March 22, 2022 – The University of Oklahoma has received funding from the National Institutes of Health to establish the Oklahoma Center of Medical Imaging for Translational Cancer Research, a collaboration between the Gallogly College of Engineering on the OU Norman campus and OU Health Stephenson Cancer Center in Oklahoma City.
The award from the Centers of Biomedical Research Excellence (COBRE) program of the NIH is expected to provide more than $11.3 million over a five-year Phase 1 period, with the opportunity to compete for renewal for up to three phases. The first phase supports the center’s establishment to galvanize multidisciplinary biomedical research through equipment and facilities support to junior faculty. This is the second COBRE center on OU’s Norman campus, joining the Oklahoma COBRE in Structural Biology.

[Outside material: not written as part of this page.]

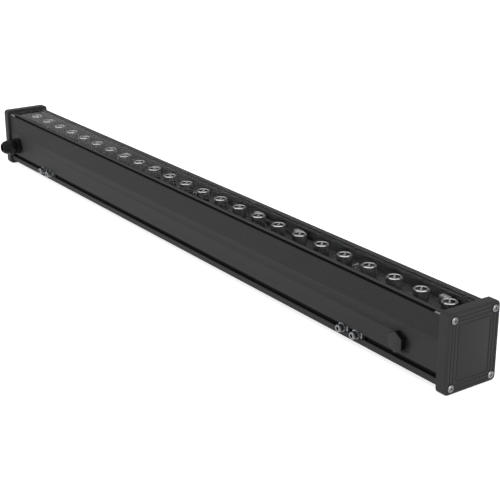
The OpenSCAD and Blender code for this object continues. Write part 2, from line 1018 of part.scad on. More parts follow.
module board_wire() {
    wire_z(wire_start_x, driver_top, wire_run_z - wire_bend);
    wire_elbow(wire_start_x - wire_bend, wire_run_z - wire_bend, 0);
    wire_x(wire_hole_x + wire_bend, wire_start_x - wire_bend, wire_run_z);
    wire_elbow(wire_hole_x + wire_bend, wire_run_z + wire_bend, 180);
    wire_z(wire_hole_x, wire_run_z + wire_bend, wire_board_z - wire_bend);
    wire_elbow(wire_hole_x + wire_bend, wire_board_z - wire_bend, 90);
    wire_x(wire_hole_x + wire_bend, connector_x(0, connector_light) + wire_entry - small_gap,
        wire_board_z);
}

module live_wire() {
    color("#b3261e") translate([0, connector_y + wire_y, 0]) board_wire();
}

module return_wire() {
    color("#1b1b1b") translate([0, connector_y - wire_y, 0]) board_wire();
}

module joining_wires() {
    // from the last connector of one board to the first of the next
    entry = wire_entry - small_gap;
    color("#1b1b1b")
        for (board = [0 : 1])
            for (y = [-wire_y, wire_y])
                translate([0, connector_y + y, 0])
                    wire_x(connector_x(board, leds_per_board - 1) + connector[0] - entry,
                        connector_x(board + 1, connector_light) + entry, wire_board_z);
}

module earth_wire() {
    color("#7fae2e")
        translate([0, terminal_pitch, 0]) {
            wire_z(earth_wire_x, earth_wire_z + wire_bend, earth_z - earth_tail_top - small_gap);
            wire_elbow(earth_wire_x + wire_bend, earth_wire_z + wire_bend, 180);
            wire_x(earth_wire_x + wire_bend, terminal_x + wire_entry, earth_wire_z);
        }
}

module earth_lug() {
    step = earth_wire_x + cap_start;
    color("#b8bcc0")
        translate([-cap_start, terminal_pitch, earth_z])
            difference() {
                union() {
                    rotate([0, 90, 0]) disc(0, earth_plate, earth_ring);
                    translate([0, -earth_ring / 2, -earth_tail_top])
                        cube([step, earth_ring, earth_tail_top - earth_ring + small_gap]);
                    translate([step, 0, 0])
                        disc(-earth_tail_top - earth_tail, -earth_tail_top + earth_plate,
                            wire_half + earth_plate);
                }
                rotate([0, 90, 0])
                    disc(-over, earth_plate + over, earth_screw_shank / 2 + small_gap);
                translate([step, 0, 0])
                    disc(-earth_tail_top - earth_tail - over, -earth_tail_top,
                        wire_half + small_gap / 3);
            }
}

module earth_screw() {
    color("#c9b873")
        translate([-cap_start + earth_plate, terminal_pitch, earth_z])
            rotate([0, 90, 0])
                pan_head_screw(earth_screw_head, cap_screw_rise, earth_screw_shank,
                    earth_screw_length);
}

// Cable gland

module gland_body() {
    color("#1a1a1b")
        front_at(gland_x, gland_z)
            difference() {
                union() {
                    disc(-gland_thread_end, gland_washer_thickness, gland_thread / 2);
                    disc(gland_washer_thickness, gland_flange_top, gland_flange);
                    hexagon(gland_flange_top, gland_hexagon_top, gland_hexagon);
                    disc(gland_hexagon_top, gland_neck_top, gland_neck);
                }
                disc(-gland_thread_end - over, gland_neck_top + over, gland_bore);
            }
}

module gland_washer() {
    color("#0f0f0f")
        front_at(gland_x, gland_z)
            ring(0, gland_washer_thickness, gland_hexagon / 2, gland_thread / 2 + small_gap);
}

module gland_locknut() {
    color("#1a1a1b")
        front_at(gland_x, gland_z)
            difference() {
                hexagon(-wall - gland_locknut_height, -wall, gland_hexagon);
                disc(-wall - gland_locknut_height - over, over, gland_thread / 2 + small_gap / 2);
            }
}

module gland_seal() {
    color("#2a2a2b")
        front_at(gland_x, gland_z)
            difference() {
                disc(gland_seal_low, gland_seal_top, gland_seal_half);
                disc(gland_seal_low - over, gland_seal_top + over, gland_seal_half - gland_seal_wall);
            }
}

module gland_claw() {
    color("#262627")
        front_at(gland_x, gland_z)
            difference() {
                rotate_extrude($fn = round_faces)
                    polygon([
                        [gland_bore, gland_claw_low],
                        [gland_neck - small_gap, gland_claw_low],
                        [gland_neck - small_gap, gland_claw_bend],
                        [gland_bore + gland_claw_tip, gland_claw_top],
                        [gland_bore, gland_claw_top]
                    ]);
                for (i = [0 : claw_slits / 2 - 1])
                    rotate([0, 0, i * 360 / claw_slits])
                        translate([-gland_neck - over, -claw_slit / 2, gland_claw_low + gland_claw_root])
                            cube([2 * (gland_neck + over), claw_slit, gland_nut_height]);
            }
}

module gland_dome_nut() {
    color("#1c1c1d")
        front_at(gland_x, gland_z)
            difference() {
                union() {
                    intersection() {
                        hexagon(gland_nut_low, gland_nut_shoulder, gland_hexagon);
                        rotate_extrude($fn = round_faces)
                            polygon([
                                [0, gland_nut_low],
                                [gland_hexagon / 2, gland_nut_low],
                                [gland_corner - gland_corner_cut, gland_nut_low + gland_nut_chamfer],
                                [gland_corner - gland_corner_cut, gland_nut_shoulder - gland_nut_chamfer],
                                [gland_hexagon / 2 * (1 - gland_dome_shares[0][0]), gland_nut_shoulder],
                                [0, gland_nut_shoulder]
                            ]);
                    }
                    rotate_extrude($fn = round_faces)
                        polygon(concat(
                            [[0, gland_nut_top], [0, gland_nut_shoulder]],
                            [for (d = gland_dome_shares) [
                                gland_hexagon / 2 * (1 - d[0]),
                                gland_nut_shoulder + d[1] * (gland_nut_top - gland_nut_shoulder)
                            ]]
                        ));
                }
                disc(gland_nut_low - over, gland_claw_bend, gland_nut_bore);
                rotate_extrude($fn = round_faces)
                    polygon([
                        [0, gland_claw_bend - over],
                        [gland_nut_bore, gland_claw_bend - over],
                        [gland_nut_bore, gland_claw_bend],
                        [gland_mouth / 2, gland_claw_top + gland_cone_top],
                        [gland_mouth / 2, gland_nut_top - gland_mouth_chamfer],
                        [gland_mouth / 2 + gland_mouth_chamfer, gland_nut_top],
                        [gland_mouth / 2 + gland_mouth_chamfer, gland_nut_top + over],
                        [0, gland_nut_top + over]
                    ]);
            }
}

// Vent plug

module vent_body() {
    color("#1a1a1b")
        front_at(vent_x, vent_z)
            difference() {
                union() {
                    disc(-vent_thread_end, vent_washer_thickness, vent_thread / 2);
                    disc(vent_washer_thickness, vent_flange_top, vent_flange);
                }
                disc(-vent_thread_end - over, vent_flange_top + over, vent_bore);
                disc(vent_flange_top - vent_membrane_thickness, vent_flange_top + over,
                    vent_membrane_half + small_gap);
            }
}

module vent_cap() {
    top = vent_flange_top + vent_cap_height;
    color("#1c1c1d")
        front_at(vent_x, vent_z)
            difference() {
                intersection() {
                    hexagon(vent_flange_top, top, vent_cap_width);
                    rotate_extrude($fn = round_faces)
                        polygon([
                            [0, vent_flange_top],
                            [vent_corner - vent_corner_cut, vent_flange_top],
                            [vent_corner - vent_corner_cut, top - vent_chamfer],
                            [vent_corner - vent_corner_cut - vent_chamfer, top],
                            [0, top]
                        ]);
                }
                disc(vent_flange_top - over, vent_flange_top + vent_room, vent_membrane_half + small_gap);
                for (i = [0 : 2])
                    rotate([0, 0, i * 60])
                        translate([-vent_cap_width, -vent_channel / 2, vent_flange_top - over])
                            cube([2 * vent_cap_width, vent_channel, over + vent_channel_depth]);
            }
}

module vent_membrane() {
    color("#e6e6e2")
        front_at(vent_x, vent_z)
            disc(vent_flange_top - vent_membrane_thickness, vent_flange_top, vent_membrane_half);
}

module vent_washer() {
    color("#0f0f0f")
        front_at(vent_x, vent_z)
            ring(0, vent_washer_thickness, vent_flange, vent_thread / 2 + small_gap);
}

module vent_locknut() {
    color("#1a1a1b")
        front_at(vent_x, vent_z)
            difference() {
                hexagon(-wall - vent_locknut_height, -wall, vent_locknut_hexagon);
                disc(-wall - vent_locknut_height - over, over, vent_thread / 2 + small_gap / 2);
            }
}

// Slot screws

module slot_screw(number) {
    color("#c3c5c7")
        front_at(slot_screw_x[number], slot_z)
            difference() {
                union() {
                    disc(spring_washer_top, slot_head_top - slot_head_chamfer, slot_screw_head / 2);
                    translate([0, 0, slot_head_top - slot_head_chamfer])
                        cylinder(h = slot_head_chamfer, r1 = slot_screw_head / 2,
                            r2 = slot_screw_head / 2 - slot_head_chamfer, $fn = round_faces);
                    disc(-slot_nut_low, spring_washer_top, slot_screw_shank / 2);
                }
                hexagon(slot_head_top - slot_socket_depth, slot_head_top + over, slot_socket);
            }
}

module spring_washer(number) {
    color("#b4b6b8")
        front_at(slot_screw_x[number], slot_z)
            difference() {
                ring(flat_washer_top, spring_washer_top, spring_washer_half, washer_bore);
                translate([0, -spring_washer_slit / 2, 0])
                    cube([2 * spring_washer_half, spring_washer_slit, 2 * spring_washer_top]);
            }
}

module flat_washer(number) {
    color("#bfc1c3")
        front_at(slot_screw_x[number], slot_z)
            ring(seat_gap, flat_washer_top, flat_washer_half, washer_bore);
}

module slot_nut(number) {
    color("#a8abad")
        front_at(slot_screw_x[number], slot_z)
            difference() {
                union() {
                    translate([-slot_nut_length / 2, -slot_nut_width / 2, -slot_nut_low])
                        cube([slot_nut_length, slot_nut_width, slot_nut_low - slot_nut_top]);
                    translate([-slot_nut_length / 2, -slot_nut_neck / 2, -slot_nut_low])
                        cube([slot_nut_length, slot_nut_neck, slot_nut_low - slot_neck_top]);
                }
                disc(-slot_nut_low - over, over, slot_screw_shank / 2 + small_gap / 3);
            }
}

module slot_screw_1() { slot_screw(0); }

module spring_washer_1() { spring_washer(0); }

module flat_washer_1() { flat_washer(0); }

module slot_nut_1() { slot_nut(0); }

module slot_screw_2() { slot_screw(1); }

module spring_washer_2() { spring_washer(1); }

module flat_washer_2() { flat_washer(1); }

module slot_nut_2() { slot_nut(1); }

module slot_screw_3() { slot_screw(2); }

module spring_washer_3() { spring_washer(2); }

module flat_washer_3() { flat_washer(2); }

module slot_nut_3() { slot_nut(2); }

module slot_screw_4() { slot_screw(3); }

module spring_washer_4() { spring_washer(3); }

module flat_washer_4() { flat_washer(3); }

module slot_nut_4() { slot_nut(3); }

housing();
end_cap_left();
end_cap_right();
end_gasket_left();
end_gasket_right();
cap_screws_left();
cap_screws_right();
cover_glass();
glass_seal();
led_board_left();
led_board_middle();
led_board_right();
board_screws();
led_emitters();
lens_holders();
lenses();
board_parts();
board_connectors();
driver_tray();
driver_board();
driver_screws();
transformer_core();
transformer_winding();
driver_capacitors();
driver_choke();
driver_heat_sink();
terminal_block();
live_wire();
return_wire();
joining_wires();
earth_wire();
earth_lug();
earth_screw();
gland_body();
gland_washer();
gland_locknut();
gland_seal();
gland_claw();
gland_dome_nut();
vent_body();
vent_cap();
vent_membrane();
vent_washer();
vent_locknut();
slot_screw_1();
spring_washer_1();
flat_washer_1();
slot_nut_1();
slot_screw_2();
spring_washer_2();
flat_washer_2();
slot_nut_2();
slot_screw_3();
spring_washer_3();
flat_washer_3();
slot_nut_3();
slot_screw_4();
spring_washer_4();
flat_washer_4();
slot_nut_4();
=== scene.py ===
import json
import math
import bpy
import bmesh
from mathutils import Matrix, Vector


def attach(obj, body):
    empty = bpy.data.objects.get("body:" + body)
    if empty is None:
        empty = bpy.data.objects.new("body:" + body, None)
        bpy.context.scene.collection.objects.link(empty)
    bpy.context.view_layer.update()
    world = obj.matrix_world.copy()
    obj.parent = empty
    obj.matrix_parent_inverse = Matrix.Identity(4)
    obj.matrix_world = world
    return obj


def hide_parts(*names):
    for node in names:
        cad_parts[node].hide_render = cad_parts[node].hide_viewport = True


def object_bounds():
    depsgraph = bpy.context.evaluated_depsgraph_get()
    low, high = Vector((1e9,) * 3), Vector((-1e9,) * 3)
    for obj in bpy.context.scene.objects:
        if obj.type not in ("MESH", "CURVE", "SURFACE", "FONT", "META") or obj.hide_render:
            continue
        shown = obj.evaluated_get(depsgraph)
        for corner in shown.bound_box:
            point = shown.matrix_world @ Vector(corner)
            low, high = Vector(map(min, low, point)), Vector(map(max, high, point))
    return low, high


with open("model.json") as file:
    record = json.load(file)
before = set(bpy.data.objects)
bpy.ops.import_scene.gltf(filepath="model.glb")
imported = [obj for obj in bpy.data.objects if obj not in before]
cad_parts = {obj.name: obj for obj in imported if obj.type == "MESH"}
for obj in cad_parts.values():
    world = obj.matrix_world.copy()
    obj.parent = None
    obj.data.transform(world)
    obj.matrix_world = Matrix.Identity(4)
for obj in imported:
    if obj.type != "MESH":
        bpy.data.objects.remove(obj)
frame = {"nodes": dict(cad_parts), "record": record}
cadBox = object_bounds()
scene = bpy.context.scene
mm = 0.001
print("frame loaded,", len(frame["nodes"]), "nodes")

# camera, floor and light

cameraSet = {
    "place": (1.2215, -0.7613, 0.5158),
    "azimuth": 55.11,
    "elevation": 20.17,
    "roll": -0.09,
    "lens": 85,
    "sensor": 36,
}


def placeCamera(look):
    az, el = math.radians(look["azimuth"]), math.radians(look["elevation"])
    right = Vector((math.cos(az), math.sin(az), 0))
    back = Vector((math.sin(az) * math.cos(el), -math.cos(az) * math.cos(el), math.sin(el)))
    up = back.cross(right)
    facing = Matrix((right, up, back)).transposed().to_4x4()
    data = bpy.data.cameras.new("camera")
    data.lens = look["lens"]
    data.sensor_width = look["sensor"]
    camera = bpy.data.objects.new("camera", data)
    scene.collection.objects.link(camera)
    camera.matrix_world = (
        Matrix.Translation(look["place"]) @ facing @ Matrix.Rotation(math.radians(look["roll"]), 4, "Z")
    )
    scene.camera = camera


placeCamera(cameraSet)
scene.view_settings.view_transform = "Standard"

lampSet = {
    "above": {"place": (0.3, -0.4, 2.2), "size": 2.2, "watts": 8},
    "front": {"place": (-0.8, -2.5, 0.7), "size": 1.4, "watts": 34},
    "side": {"place": (2.6, 0.2, 0.7), "size": 1.2, "watts": 24},
}
lampAim = Vector((0, 0, 0.04))


def addLamp(name, look):
    data = bpy.data.lights.new(name, "AREA")
    data.shape = "DISK"
    data.size = look["size"]
    data.energy = look["watts"]
    lamp = bpy.data.objects.new(name, data)
    scene.collection.objects.link(lamp)
    lamp.location = look["place"]
    lamp.rotation_euler = (lampAim - lamp.location).to_track_quat("-Z", "Y").to_euler()


for lampName, lampLook in lampSet.items():
    addLamp(lampName, lampLook)


# small helpers for shader nodes

def addNode(tree, kind, **sockets):
    node = tree.nodes.new(kind)
    for label, value in sockets.items():
        node.inputs[label].default_value = value
    return node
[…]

Medical imaging is an essential tool to help doctors and scientists assess the size and scope of a tumor that will be effectively removed by surgery, as well as the rate at which tumors shrink in response to medical interventions such as chemotherapy or radiation therapy. OU researchers are investigating multiple avenues to help improve medical imaging use in cancer detection, diagnosis and treatment.
While imaging is the most common testing method used by clinicians, it can be difficult to read these images based on the level of variations among tumors, cancers, and most diseases. Due to this high variability, the diagnostic results could be different for each clinician or hospital, which can reduce treatment efficacy if the proper method isn’t used.
To counter this challenge, the center’s researchers are developing quantitative imaging markers to provide an objective measure or index that can reduce subjectivity and improve consistency for medical image diagnosis using two primary types of research approaches.
The first approach is to develop new investigative cutting-edge imaging modalities to expand the ability of doctors to see or detect more detailed tumor internal structures such as using advanced optical imaging modalities and technology.
The second is to explore and extract more effective image features from the existing clinical imaging modalities – like CT, MRI and X-ray images – and then using artificial intelligence or machine learning models to develop new quantitative imaging markers to help reduce subjectivity and variability of cancer diagnosis and predicting cancer prognosis.